- Task -
Print all entries precisely as they are written.
**** Data for this exercise ****
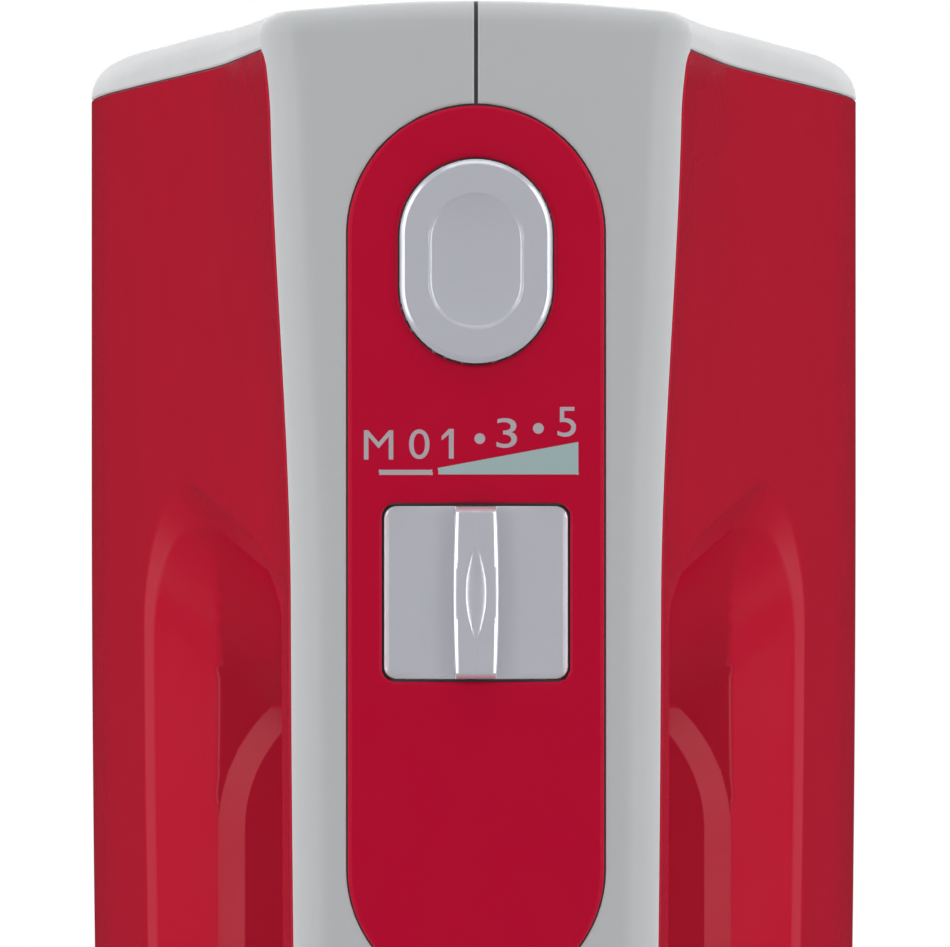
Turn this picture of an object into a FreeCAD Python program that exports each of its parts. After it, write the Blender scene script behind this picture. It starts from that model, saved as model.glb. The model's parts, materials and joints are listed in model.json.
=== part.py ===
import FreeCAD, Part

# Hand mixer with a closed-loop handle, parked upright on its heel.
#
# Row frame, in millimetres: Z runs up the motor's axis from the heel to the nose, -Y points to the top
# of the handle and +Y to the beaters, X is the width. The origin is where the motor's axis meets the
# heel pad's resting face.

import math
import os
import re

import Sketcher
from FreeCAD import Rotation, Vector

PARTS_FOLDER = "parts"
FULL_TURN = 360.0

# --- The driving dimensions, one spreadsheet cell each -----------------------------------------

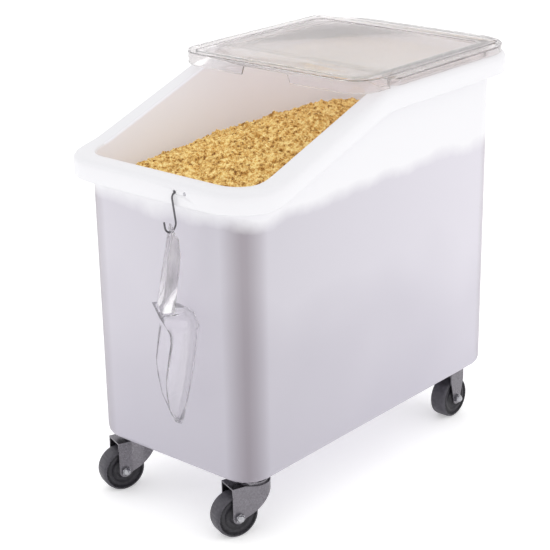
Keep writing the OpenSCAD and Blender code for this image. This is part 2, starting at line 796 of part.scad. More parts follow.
****
- Answer below -
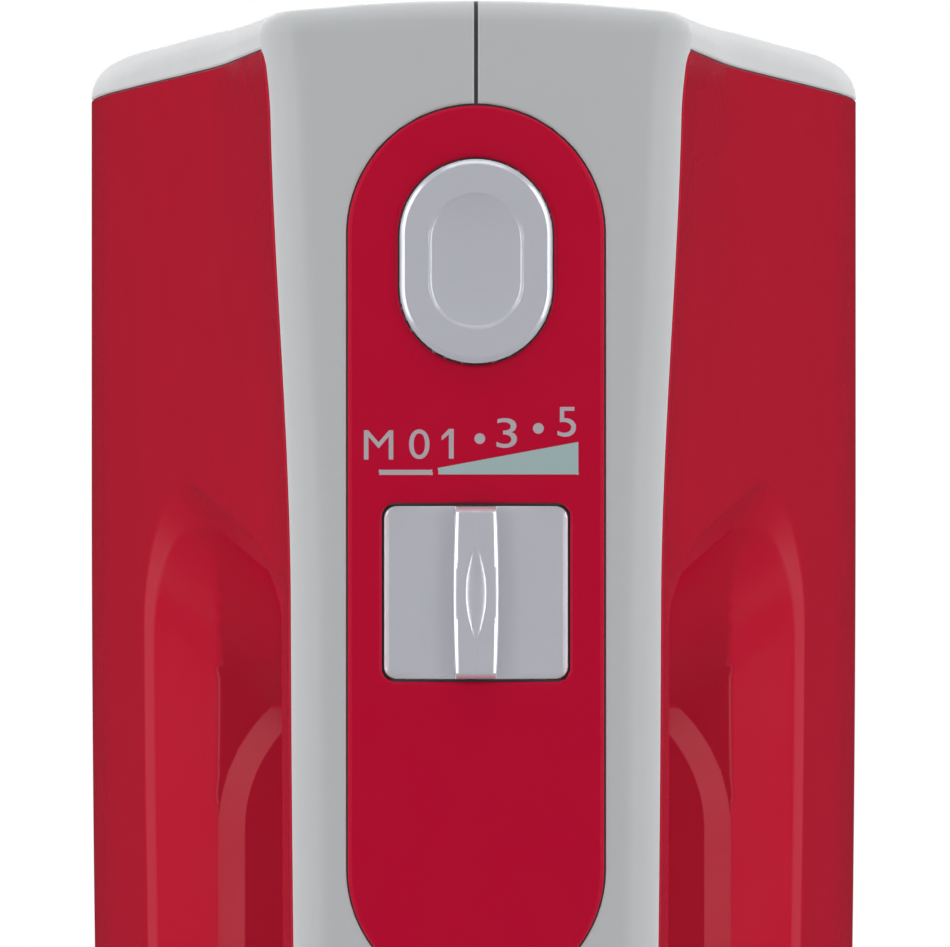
Turn this picture of an object into a FreeCAD Python program that exports each of its parts. After it, write the Blender scene script behind this picture. It starts from that model, saved as model.glb. The model's parts, materials and joints are listed in model.json.
=== part.py ===
import FreeCAD, Part

# Hand mixer with a closed-loop handle, parked upright on its heel.
#
# Row frame, in millimetres: Z runs up the motor's axis from the heel to the nose, -Y points to the top
# of the handle and +Y to the beaters, X is the width. The origin is where the motor's axis meets the
# heel pad's resting face.

import math
import os
import re

import Sketcher
from FreeCAD import Rotation, Vector

PARTS_FOLDER = "parts"
FULL_TURN = 360.0

# --- The driving dimensions, one spreadsheet cell each -----------------------------------------

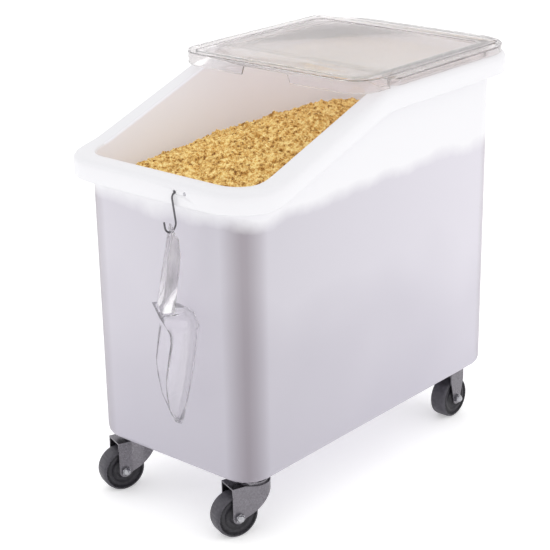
Keep writing the OpenSCAD and Blender code for this image. This is part 2, starting at line 796 of part.scad. More parts follow.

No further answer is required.